The Final Graphic Design Project.


When starting this project I wanted to make sure that I was selecting a topic that would strongly support and accurately represent the primary theme of my blog. Something that could successfully combine the non profit sector with art, and showcase how art can be used as a tool to help people and communities. I decided to focus on the issue of Honeybee Conservancy because it is an issue that is near and dear to me. I have several friends who are beekeepers, and I think that their roll in the environment is as critical as it is fascinating.
After selecting my topic, I began to establish what the basic aesthetic aspects of my design would be. I chose to use a warm pallet of “honey colors” as the foundation and initial inspiration. Aside from the obvious reasons for picking these colors (honey bees = honey colors), I also chose them because of how well the colors lent themselves to the hexagon pattern of honeycomb. I’ve always loved strong geometric patterns and I wanted to utilize the hexagon shapes within my design. When I began to combine the two design choices I noticed they created a subtle retro-geometric 70s pattern, so naturally, I decided on a 70s retro font style for my headline. I experimented with dozens of fonts available in Photoshop, but was unable to find the right one for this project. I decided to use a website called “Dafont“, that I had used in the past, as a resource for obtaining a headline font. The site has hundreds of unique fonts that are free to download, and free to use for non-commercial purposes.
To create the background hexagon pattern in my design, I used the paintbrush tool to draw a simple yellow hexagon and then “cloned” the shape by holding down option + command on the keyboard, then clicking and dragging the hexagon. I repeated this process until I had several of them, and then selected all of them by using the wand and holding down shift, and then repeated the “clone” command. This way I was able to able to ensure uniformity amongst the hexagon shapes in the pattern and arrange them however I wanted. Since each time a “clone” is made, a new layer is automatically created, I made sure to merge all of the hexagon layers into one layer after I was finished placing them into the pattern that I was trying to accomplish. In order to give the honeycomb pattern some character, I selected a few of the individual shapes with the wand selector tool, chose a lighter shade of the honey-yellow color, and then used the paint bucket tool to fill in the shapes that I had selected.
In addition to the honeycomb, I was inspired to add some honey to my background design after submitting the draft. I decided it would look best as a detail at the bottom of the poster, I wanted it to appear to be dripping off the bottom of the pseudo-honeycomb pattern. To do this, I created a new layer, used the eye dropper to match the color, and then selected the paintbrush tool to draw the drippy honey. In order to make it look a little more realistic, I chose to add a subtle gradient effect. To do this I created a vector mask and utilized the gradient tool to draw a gradient that went from the top of the honey to the bottom. The final details I added were the white highlight lines along each curve of the honey drips. To do this I used the paintbrush tool, selected the color white, changed the size of the paintbrush to approximately three pixels, and drew a highlight line along each curve. To complete the highlights and taper off the ends of each line for a more finished look, I selected the smudge tool, changed the size to one pixel, and carefully smudged the ends of each line out to form a streamlined taper.
One of the final effects I chose to apply to the background at the end of completing the project was a texture over the honeycomb. I felt that the background pattern looked a little “flat” and I wanted to jazz it up a bit. To create the subtle texture effect, I selected filtertexture and chose texturizer. The result is a great subtle grainy waxy effect that goes perfectly with the honeycomb.
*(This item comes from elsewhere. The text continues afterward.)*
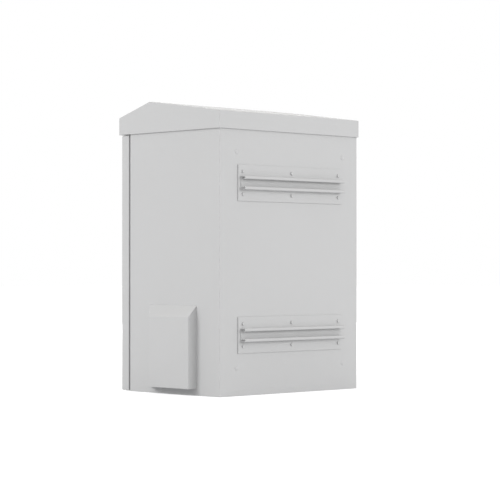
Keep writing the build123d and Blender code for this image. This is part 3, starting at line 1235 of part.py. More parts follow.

I found the Project Feedback for this assignment to be very helpful. Several of the changes and revisions I made to my final design were inspired by the constructive feedback I received from the students in my group. One of the suggestions I received was in regards to the color I had chosen for the headline. It was suggested that the bold black text might be a little too dark and heavy for the design, and that I may want to try a lighter color, or layer effect. As a result, I changed the color from black to dark brown and added a few custom layer styles to the text as well. I did this by selecting; layer, layer-style, then added a drop shadow, outer glow and also a bevel & emboss effect.
In regards to feedback concerning the photos I used, I was given a particularly helpful suggestion. In my draft design I had used a photograph that was taken at an elementary school with children. Unbeknownst to me, one of the kids was wearing a Girl Scouts vest. Luckily, the group member immediately recognized it, and rightfully pointed out that having it in the photo could raise a potential issue regarding their trademarked organization and the fact that they are not affiliated with this project. (Thank you, Jess!) However, I still wanted to utilize the photo for my poster so I used the magnetic lasso tool to draw around the other three individuals in the photo, then selected inverse in order to invert the selection, then hit delete to erase the background. After that I adjusted the brightness & contrast of specific areas of the photo by utilizing the burn tool (to darken) and the dodge tool (to lighten). I then created a custom background to replace what I deleted by filling in the empty background with a pale yellow color, then using the burn tool to subtly darken the background around the students in the photo to add some depth to the image. Finally, I used the blur tool on the toolbar to blend the areas that I darkened seamlessly into the background.
Another revision that was suggested to me was to add bullet points to the list of activities on the poster. I did this by making a single dot with the paintbrush tool at size 30 pixels. I also made sure to match the color of the bullet points to the text by using the eye dropper tool.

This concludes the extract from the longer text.